The Biden transition team, and other centers of Democratic power in Washington, already have members of the housing finance policy community selling them various ideas of what to do with the two companies – as did the Obama and Trump administrations before them. For many years, these ideas focused on replacing the GSEs with something else, which has ranged from “no GSEs” to a lender cooperative to a government-owned monopoly, among others. The proposers of these ideas were mostly Washington-centric housing finance policy specialists, including think tank researchers, members of Congress, academics, and others. However, in a dozen years, almost all such replacement ideas have faded away as, upon further examination, they were found to be unworkable or unduly risky, and so never garnered the support required to pass the needed legislation in Congress. In addition, rarely did such proposals ever address how to transition from what exists today to what was being proposed while successfully avoiding an unacceptable, years-long disruption to the country’s financing of homeownership.

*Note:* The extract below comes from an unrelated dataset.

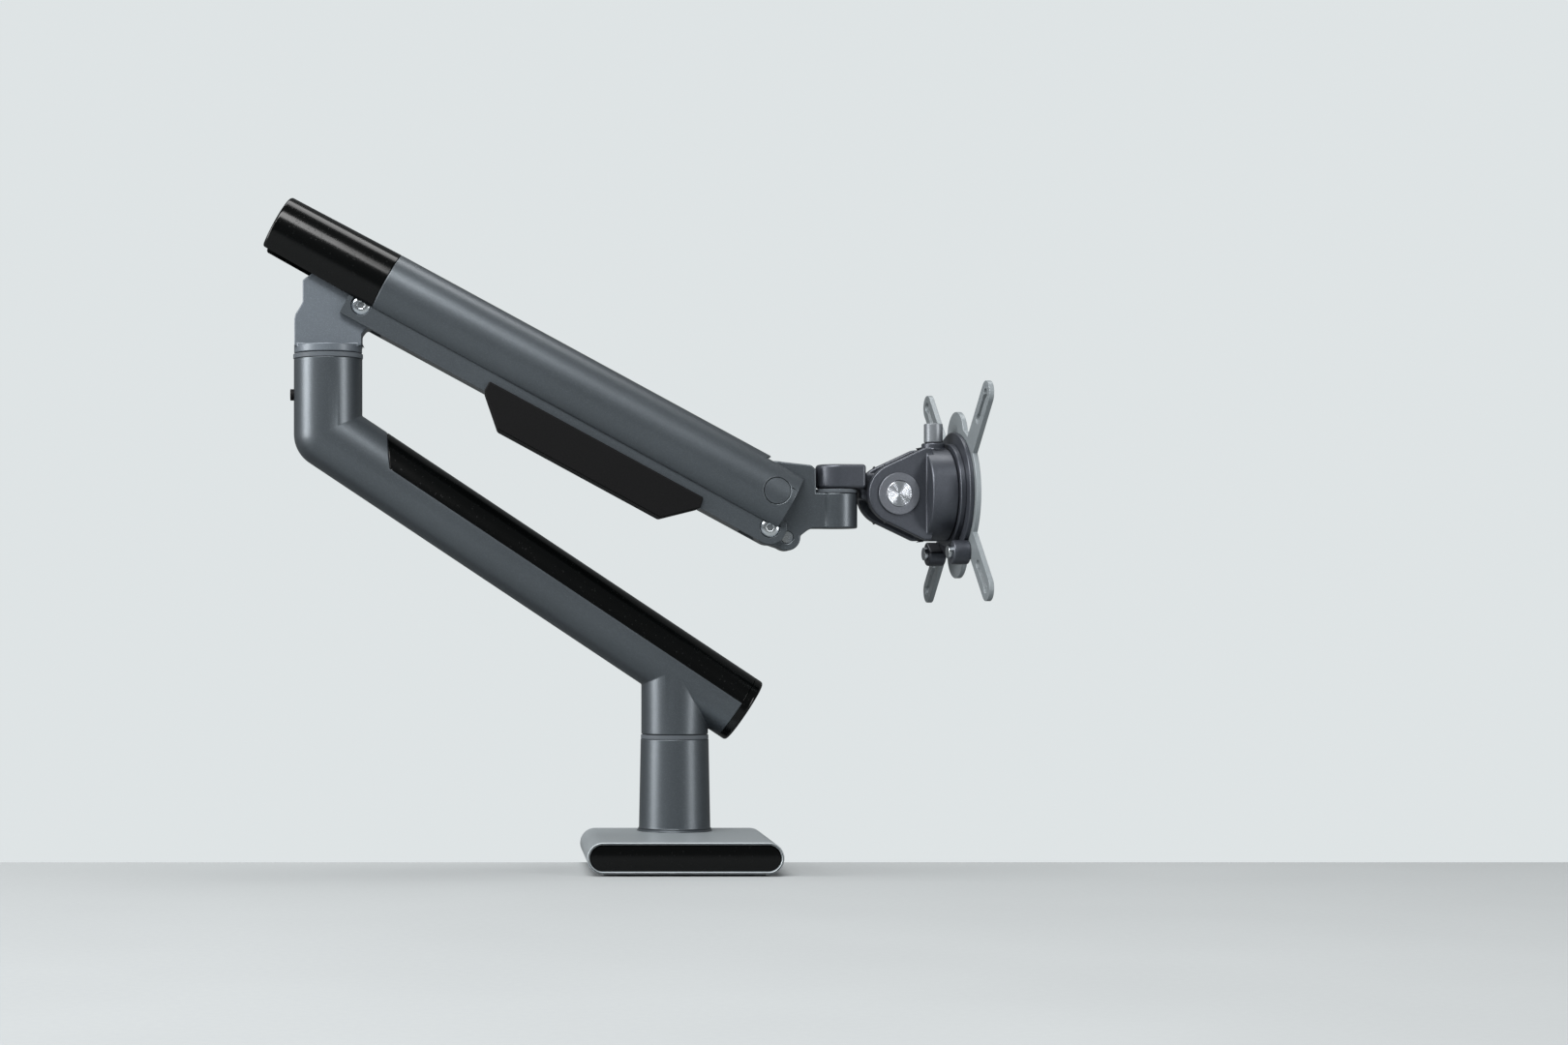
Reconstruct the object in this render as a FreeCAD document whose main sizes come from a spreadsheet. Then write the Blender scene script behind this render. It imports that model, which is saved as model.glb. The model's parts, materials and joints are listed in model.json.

In more recent years, ideas for GSE reform have shifted towards proposals that would instead reform the two existing companies rather than replace them. Organizations of smaller lenders have been particularly vocal in support of such an approach. The most prominent such idea has been the “utility model,” whereby the two current GSEs – after being reformed and recapitalized – would be released from conservatorship but with their regulator, the Federal Housing Finance Agency (FHFA), empowered to set their guarantee fees, much as a state-level public service commission sets electric power rates. Many (myself included) believe it is not just a practical solution but actually quite a good one: fully workable; maintaining the 30-year fixed rate mortgage with its low cost and its wide availability to the broad working and middle class; avoiding a multi-year disruption to transition to a new system; and strongly protecting taxpayers. Some claim this approach to be a near-consensus at this point.

My new paper “What Should We Do with the GSEs? Common-Sense Reform Recommendations for the Biden Administration” is designed to help incoming officials avoid starting from scratch or pursuing paths already found to be dead ends. Such help is needed because GSE reform has proven to be an incredibly complex topic, requiring expertise in how the companies operate, how housing finance more broadly works, how large financial institutions are managed and regulated, how unprecedented amounts of capital can be raised to support a reformed GSE system, and more. And this is before getting to extremely important social issues not directly related to the GSEs ending their conservatorships, such as the role the companies can play in reducing wealth inequality (which is of course heavily correlated to race in the US) via homeownership.

The conclusion of this paper is that the Biden administration, if it is to successfully address the GSE reform question, rather than repeat the frustrating and ultimately unproductive attempts of its predecessors, should follow one of two possible paths in the next 12 to 24 months. Neither path involves the more radical approach of winding down the current GSEs and replacing them with something unproven; instead, both work with the existing two GSEs. 

The first possible path is to leave the companies in long-term conservatorship, which has worked, and continues to work, unexpectedly well (including during the pandemic), and then possibly revisit the question of conservatorship exit in a few years. This additional time in conservatorship, however, should not be one of stagnation; more operating reforms and improvements can be implemented, building on the many that have already occurred while the two companies have been under government control. The second possible path, based upon the only proposal believed to be able to successfully navigate all the complexities and risks of conservatorship exit, is to additionally implement, via administrative means, the early years of a long-term transition to the utility model.

Both paths would be consistent with what I understand to be long-standing Democratic party policy objectives, and both are refreshingly workable, with a low risk of disruption or unintended consequences negating the best of intentions. The new administration just needs to choose which one to pursue.